** Start Provided information **
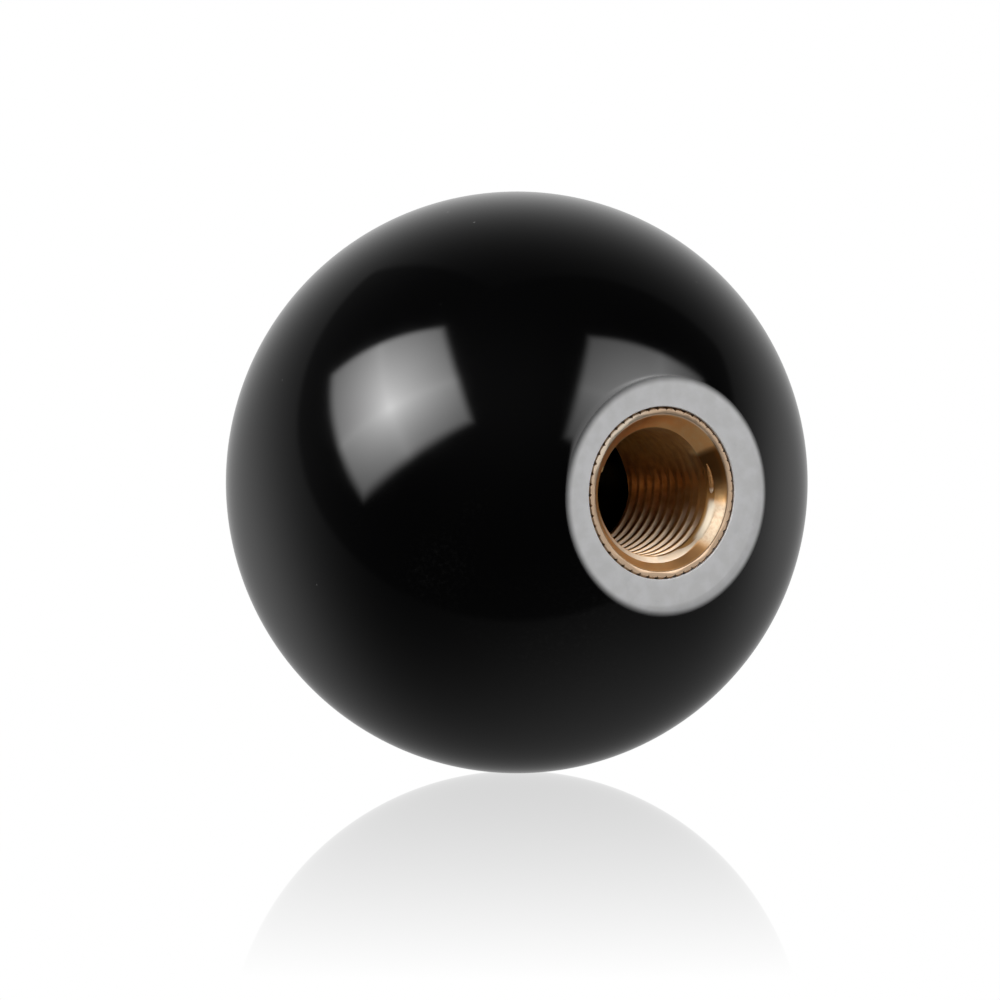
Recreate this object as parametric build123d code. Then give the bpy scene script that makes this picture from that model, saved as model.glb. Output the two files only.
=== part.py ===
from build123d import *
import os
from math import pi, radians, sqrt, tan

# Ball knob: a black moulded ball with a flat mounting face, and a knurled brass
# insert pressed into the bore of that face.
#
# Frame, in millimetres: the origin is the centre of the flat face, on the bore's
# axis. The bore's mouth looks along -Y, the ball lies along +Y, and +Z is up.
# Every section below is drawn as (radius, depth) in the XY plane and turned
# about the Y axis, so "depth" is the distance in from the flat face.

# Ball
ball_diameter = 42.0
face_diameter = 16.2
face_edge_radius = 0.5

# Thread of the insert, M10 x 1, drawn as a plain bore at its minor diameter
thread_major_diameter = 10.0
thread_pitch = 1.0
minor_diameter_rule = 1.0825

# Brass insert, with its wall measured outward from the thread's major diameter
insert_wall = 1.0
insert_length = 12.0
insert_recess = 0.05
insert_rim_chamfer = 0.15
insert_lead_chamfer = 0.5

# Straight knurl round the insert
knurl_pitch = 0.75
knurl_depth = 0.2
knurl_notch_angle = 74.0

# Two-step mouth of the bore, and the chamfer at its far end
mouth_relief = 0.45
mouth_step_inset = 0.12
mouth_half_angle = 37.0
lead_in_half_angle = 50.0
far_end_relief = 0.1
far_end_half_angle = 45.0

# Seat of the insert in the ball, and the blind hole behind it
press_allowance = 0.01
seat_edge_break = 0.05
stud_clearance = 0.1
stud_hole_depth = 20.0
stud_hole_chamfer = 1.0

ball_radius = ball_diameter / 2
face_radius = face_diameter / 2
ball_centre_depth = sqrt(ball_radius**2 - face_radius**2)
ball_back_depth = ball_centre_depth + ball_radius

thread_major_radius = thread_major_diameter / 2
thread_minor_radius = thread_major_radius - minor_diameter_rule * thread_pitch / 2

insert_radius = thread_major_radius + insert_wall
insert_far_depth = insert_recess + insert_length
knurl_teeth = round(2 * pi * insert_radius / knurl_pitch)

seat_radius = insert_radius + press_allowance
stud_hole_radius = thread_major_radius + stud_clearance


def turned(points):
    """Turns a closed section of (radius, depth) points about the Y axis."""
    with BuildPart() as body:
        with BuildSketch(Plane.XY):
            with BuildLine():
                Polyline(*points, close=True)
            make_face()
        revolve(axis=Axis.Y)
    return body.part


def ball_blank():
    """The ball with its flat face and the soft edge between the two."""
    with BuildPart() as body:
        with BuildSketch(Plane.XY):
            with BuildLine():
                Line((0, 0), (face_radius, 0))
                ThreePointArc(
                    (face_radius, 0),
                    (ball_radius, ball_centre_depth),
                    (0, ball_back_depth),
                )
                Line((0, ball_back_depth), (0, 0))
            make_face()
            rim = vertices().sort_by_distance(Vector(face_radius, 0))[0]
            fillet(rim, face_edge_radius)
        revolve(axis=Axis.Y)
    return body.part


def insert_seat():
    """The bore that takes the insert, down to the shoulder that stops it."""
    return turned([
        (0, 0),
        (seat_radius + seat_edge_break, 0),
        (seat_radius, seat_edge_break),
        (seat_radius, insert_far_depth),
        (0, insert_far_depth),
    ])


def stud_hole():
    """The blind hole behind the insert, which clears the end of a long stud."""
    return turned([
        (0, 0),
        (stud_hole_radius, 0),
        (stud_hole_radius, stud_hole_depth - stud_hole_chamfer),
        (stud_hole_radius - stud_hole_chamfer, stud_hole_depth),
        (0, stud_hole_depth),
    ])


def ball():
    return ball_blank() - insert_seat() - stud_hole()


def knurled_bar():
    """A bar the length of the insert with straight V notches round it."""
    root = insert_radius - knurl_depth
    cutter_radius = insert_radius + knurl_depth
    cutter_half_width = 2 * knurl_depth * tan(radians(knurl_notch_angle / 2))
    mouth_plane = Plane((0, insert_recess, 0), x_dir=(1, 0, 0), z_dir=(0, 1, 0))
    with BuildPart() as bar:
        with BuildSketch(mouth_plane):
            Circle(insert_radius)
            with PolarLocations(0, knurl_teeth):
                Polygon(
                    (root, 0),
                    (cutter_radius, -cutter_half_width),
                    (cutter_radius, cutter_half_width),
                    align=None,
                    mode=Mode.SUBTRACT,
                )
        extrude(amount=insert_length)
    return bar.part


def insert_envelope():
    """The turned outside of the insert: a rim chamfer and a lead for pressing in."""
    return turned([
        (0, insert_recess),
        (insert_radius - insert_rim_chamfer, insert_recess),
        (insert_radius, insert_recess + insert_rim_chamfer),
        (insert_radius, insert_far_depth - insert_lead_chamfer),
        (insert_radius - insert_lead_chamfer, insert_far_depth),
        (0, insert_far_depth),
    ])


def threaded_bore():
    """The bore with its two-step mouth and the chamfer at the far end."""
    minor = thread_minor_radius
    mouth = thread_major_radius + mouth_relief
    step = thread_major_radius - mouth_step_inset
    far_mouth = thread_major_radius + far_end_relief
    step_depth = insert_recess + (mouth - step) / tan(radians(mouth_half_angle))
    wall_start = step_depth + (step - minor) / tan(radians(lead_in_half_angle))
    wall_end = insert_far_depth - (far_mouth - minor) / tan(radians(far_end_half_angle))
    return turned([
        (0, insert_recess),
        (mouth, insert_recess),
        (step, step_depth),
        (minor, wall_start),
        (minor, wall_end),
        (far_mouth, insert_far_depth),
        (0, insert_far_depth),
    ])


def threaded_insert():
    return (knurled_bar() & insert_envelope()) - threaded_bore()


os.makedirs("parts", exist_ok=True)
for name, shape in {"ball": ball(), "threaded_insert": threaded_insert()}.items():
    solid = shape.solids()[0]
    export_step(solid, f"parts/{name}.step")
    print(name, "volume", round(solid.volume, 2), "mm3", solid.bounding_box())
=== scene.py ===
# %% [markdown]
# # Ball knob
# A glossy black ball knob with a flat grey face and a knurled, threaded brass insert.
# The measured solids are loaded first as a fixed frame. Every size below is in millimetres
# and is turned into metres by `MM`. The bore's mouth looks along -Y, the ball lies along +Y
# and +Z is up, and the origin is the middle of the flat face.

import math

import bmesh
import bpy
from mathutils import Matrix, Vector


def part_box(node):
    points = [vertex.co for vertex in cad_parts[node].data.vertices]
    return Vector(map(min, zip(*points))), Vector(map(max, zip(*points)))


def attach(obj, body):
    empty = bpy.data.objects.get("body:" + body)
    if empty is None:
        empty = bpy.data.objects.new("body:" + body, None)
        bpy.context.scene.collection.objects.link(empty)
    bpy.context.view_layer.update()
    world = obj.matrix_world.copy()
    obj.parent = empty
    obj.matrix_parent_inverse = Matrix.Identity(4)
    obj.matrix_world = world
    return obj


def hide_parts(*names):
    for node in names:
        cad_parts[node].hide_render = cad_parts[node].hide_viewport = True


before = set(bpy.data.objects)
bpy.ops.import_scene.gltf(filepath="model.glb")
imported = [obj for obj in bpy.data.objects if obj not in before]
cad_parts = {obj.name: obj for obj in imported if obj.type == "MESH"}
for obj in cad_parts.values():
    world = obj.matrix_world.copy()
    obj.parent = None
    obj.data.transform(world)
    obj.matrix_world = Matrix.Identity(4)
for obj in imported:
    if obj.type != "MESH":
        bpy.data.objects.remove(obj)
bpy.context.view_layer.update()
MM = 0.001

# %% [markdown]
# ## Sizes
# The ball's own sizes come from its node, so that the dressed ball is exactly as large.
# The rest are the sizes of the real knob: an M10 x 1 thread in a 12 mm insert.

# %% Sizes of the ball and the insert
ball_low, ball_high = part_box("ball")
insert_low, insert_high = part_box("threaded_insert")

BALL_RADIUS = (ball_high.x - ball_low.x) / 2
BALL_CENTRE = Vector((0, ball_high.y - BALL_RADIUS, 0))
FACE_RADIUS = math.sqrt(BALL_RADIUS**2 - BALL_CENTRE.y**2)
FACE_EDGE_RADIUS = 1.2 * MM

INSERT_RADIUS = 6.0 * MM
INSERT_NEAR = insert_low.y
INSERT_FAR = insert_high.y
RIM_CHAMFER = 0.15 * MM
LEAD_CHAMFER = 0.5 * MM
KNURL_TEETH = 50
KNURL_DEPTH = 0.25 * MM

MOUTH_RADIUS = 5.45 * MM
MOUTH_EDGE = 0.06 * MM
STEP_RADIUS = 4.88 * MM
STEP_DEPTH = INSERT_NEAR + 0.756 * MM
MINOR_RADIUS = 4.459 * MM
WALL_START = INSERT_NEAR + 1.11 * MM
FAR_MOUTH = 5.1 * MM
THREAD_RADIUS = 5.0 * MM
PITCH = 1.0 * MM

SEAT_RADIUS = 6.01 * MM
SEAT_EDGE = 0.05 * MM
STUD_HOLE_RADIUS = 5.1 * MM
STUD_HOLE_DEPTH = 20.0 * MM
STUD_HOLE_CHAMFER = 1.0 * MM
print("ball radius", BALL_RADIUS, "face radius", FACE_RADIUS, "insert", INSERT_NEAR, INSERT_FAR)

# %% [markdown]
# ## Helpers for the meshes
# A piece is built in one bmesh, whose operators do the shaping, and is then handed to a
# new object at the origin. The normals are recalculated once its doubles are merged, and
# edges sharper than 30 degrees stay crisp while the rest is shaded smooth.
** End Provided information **
** Start Provided information **
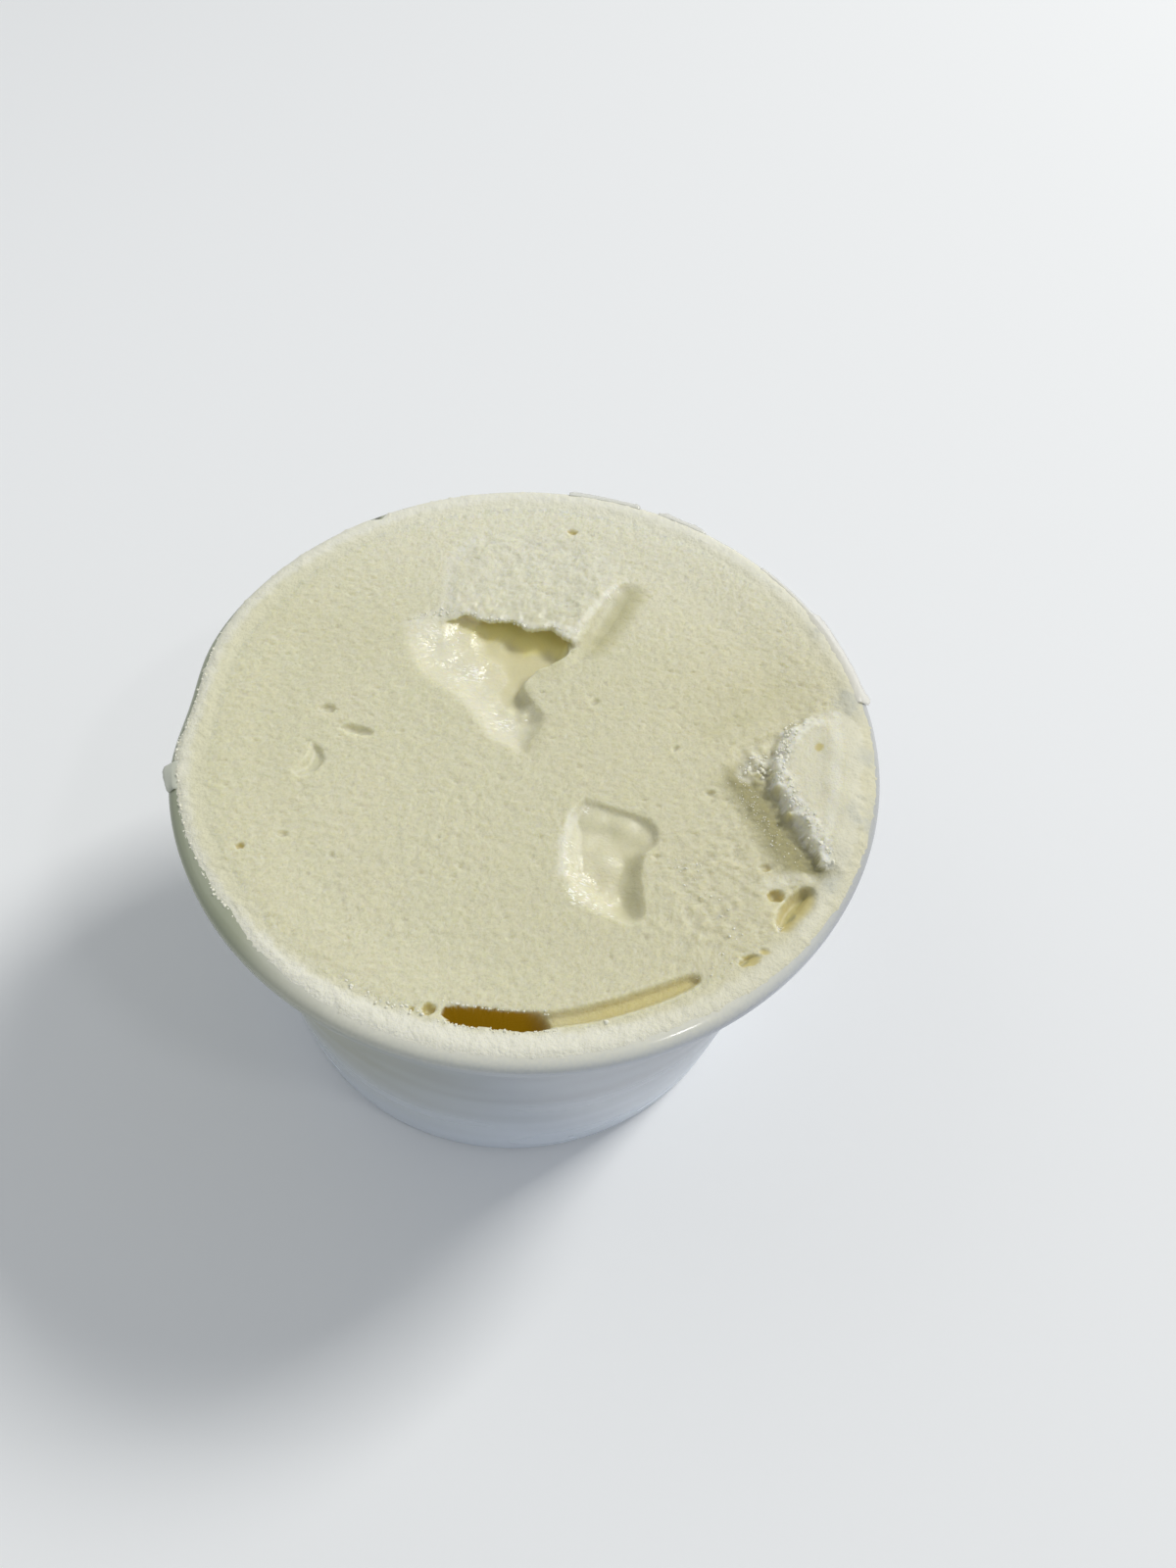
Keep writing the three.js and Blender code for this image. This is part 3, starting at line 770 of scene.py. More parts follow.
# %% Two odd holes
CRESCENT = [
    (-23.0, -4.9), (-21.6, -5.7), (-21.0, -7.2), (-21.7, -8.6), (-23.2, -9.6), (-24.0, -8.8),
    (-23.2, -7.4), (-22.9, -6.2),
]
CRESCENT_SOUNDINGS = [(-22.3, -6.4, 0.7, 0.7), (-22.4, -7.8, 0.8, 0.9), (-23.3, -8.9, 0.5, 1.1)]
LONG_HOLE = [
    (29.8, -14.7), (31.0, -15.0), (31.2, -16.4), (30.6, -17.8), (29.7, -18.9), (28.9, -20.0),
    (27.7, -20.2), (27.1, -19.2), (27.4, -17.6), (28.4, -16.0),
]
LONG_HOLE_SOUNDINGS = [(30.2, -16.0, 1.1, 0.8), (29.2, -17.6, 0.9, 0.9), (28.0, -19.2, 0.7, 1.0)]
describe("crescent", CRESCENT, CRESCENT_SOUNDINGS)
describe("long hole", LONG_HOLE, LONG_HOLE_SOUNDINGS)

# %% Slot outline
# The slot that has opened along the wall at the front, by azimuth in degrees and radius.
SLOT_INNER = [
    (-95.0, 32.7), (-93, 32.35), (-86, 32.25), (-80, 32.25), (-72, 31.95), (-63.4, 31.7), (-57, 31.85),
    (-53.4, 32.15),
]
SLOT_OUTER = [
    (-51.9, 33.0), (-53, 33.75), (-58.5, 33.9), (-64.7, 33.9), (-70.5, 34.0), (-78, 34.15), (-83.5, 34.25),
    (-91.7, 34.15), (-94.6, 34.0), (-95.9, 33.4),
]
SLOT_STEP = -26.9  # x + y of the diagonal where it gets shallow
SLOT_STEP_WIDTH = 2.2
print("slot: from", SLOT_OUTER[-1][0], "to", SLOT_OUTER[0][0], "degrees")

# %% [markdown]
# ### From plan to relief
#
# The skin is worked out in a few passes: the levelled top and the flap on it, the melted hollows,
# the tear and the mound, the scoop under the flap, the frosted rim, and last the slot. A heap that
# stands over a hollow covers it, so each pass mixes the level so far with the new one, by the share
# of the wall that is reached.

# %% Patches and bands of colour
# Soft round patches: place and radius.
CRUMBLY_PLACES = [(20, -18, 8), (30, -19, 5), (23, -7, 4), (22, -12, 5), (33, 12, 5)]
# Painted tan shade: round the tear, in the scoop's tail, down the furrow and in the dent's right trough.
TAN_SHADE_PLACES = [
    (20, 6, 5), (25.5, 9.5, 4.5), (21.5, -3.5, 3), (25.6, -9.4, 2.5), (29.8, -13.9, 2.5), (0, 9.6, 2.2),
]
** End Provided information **
** Start Provided information **
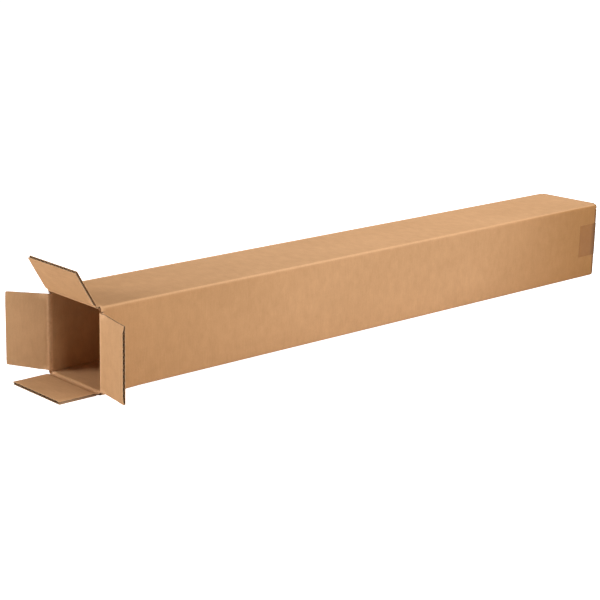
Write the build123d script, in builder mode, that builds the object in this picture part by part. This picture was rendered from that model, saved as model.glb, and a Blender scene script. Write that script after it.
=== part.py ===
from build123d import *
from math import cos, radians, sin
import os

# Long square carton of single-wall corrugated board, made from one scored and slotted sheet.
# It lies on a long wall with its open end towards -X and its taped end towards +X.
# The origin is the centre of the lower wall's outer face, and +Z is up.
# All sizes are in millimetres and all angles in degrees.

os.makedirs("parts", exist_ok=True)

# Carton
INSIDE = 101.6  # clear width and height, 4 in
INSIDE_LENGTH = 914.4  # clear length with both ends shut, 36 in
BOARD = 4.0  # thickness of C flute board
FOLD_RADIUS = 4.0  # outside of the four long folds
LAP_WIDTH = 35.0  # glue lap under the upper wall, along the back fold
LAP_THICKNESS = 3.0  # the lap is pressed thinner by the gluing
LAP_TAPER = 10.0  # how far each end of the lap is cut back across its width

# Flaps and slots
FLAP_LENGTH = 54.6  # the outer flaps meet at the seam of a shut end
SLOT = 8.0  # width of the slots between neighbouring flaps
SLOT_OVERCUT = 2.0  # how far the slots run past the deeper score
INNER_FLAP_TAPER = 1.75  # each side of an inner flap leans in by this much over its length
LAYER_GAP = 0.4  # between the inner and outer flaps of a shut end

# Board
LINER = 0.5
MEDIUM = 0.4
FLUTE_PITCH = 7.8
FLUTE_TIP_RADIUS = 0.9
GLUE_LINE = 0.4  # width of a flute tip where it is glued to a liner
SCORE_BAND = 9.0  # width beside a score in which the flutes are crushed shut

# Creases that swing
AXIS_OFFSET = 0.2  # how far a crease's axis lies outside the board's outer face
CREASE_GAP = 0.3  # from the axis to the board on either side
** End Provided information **
■ Description of the task
Give again, word for word, the lines starting at the line that has "wall_end = insert_far_depth" and ending at the line that has "bpy.data.objects.remove(obj)", with both of those lines included and nothing else.

■ Correct answer
    wall_end = insert_far_depth - (far_mouth - minor) / tan(radians(far_end_half_angle))
    return turned([
        (0, insert_recess),
        (mouth, insert_recess),
        (step, step_depth),
        (minor, wall_start),
        (minor, wall_end),
        (far_mouth, insert_far_depth),
        (0, insert_far_depth),
    ])


def threaded_insert():
    return (knurled_bar() & insert_envelope()) - threaded_bore()


os.makedirs("parts", exist_ok=True)
for name, shape in {"ball": ball(), "threaded_insert": threaded_insert()}.items():
    solid = shape.solids()[0]
    export_step(solid, f"parts/{name}.step")
    print(name, "volume", round(solid.volume, 2), "mm3", solid.bounding_box())
=== scene.py ===
# %% [markdown]
# # Ball knob
# A glossy black ball knob with a flat grey face and a knurled, threaded brass insert.
# The measured solids are loaded first as a fixed frame. Every size below is in millimetres
# and is turned into metres by `MM`. The bore's mouth looks along -Y, the ball lies along +Y
# and +Z is up, and the origin is the middle of the flat face.

import math

import bmesh
import bpy
from mathutils import Matrix, Vector


def part_box(node):
    points = [vertex.co for vertex in cad_parts[node].data.vertices]
    return Vector(map(min, zip(*points))), Vector(map(max, zip(*points)))


def attach(obj, body):
    empty = bpy.data.objects.get("body:" + body)
    if empty is None:
        empty = bpy.data.objects.new("body:" + body, None)
        bpy.context.scene.collection.objects.link(empty)
    bpy.context.view_layer.update()
    world = obj.matrix_world.copy()
    obj.parent = empty
    obj.matrix_parent_inverse = Matrix.Identity(4)
    obj.matrix_world = world
    return obj


def hide_parts(*names):
    for node in names:
        cad_parts[node].hide_render = cad_parts[node].hide_viewport = True


before = set(bpy.data.objects)
bpy.ops.import_scene.gltf(filepath="model.glb")
imported = [obj for obj in bpy.data.objects if obj not in before]
cad_parts = {obj.name: obj for obj in imported if obj.type == "MESH"}
for obj in cad_parts.values():
    world = obj.matrix_world.copy()
    obj.parent = None
    obj.data.transform(world)
    obj.matrix_world = Matrix.Identity(4)
for obj in imported:
    if obj.type != "MESH":
        bpy.data.objects.remove(obj)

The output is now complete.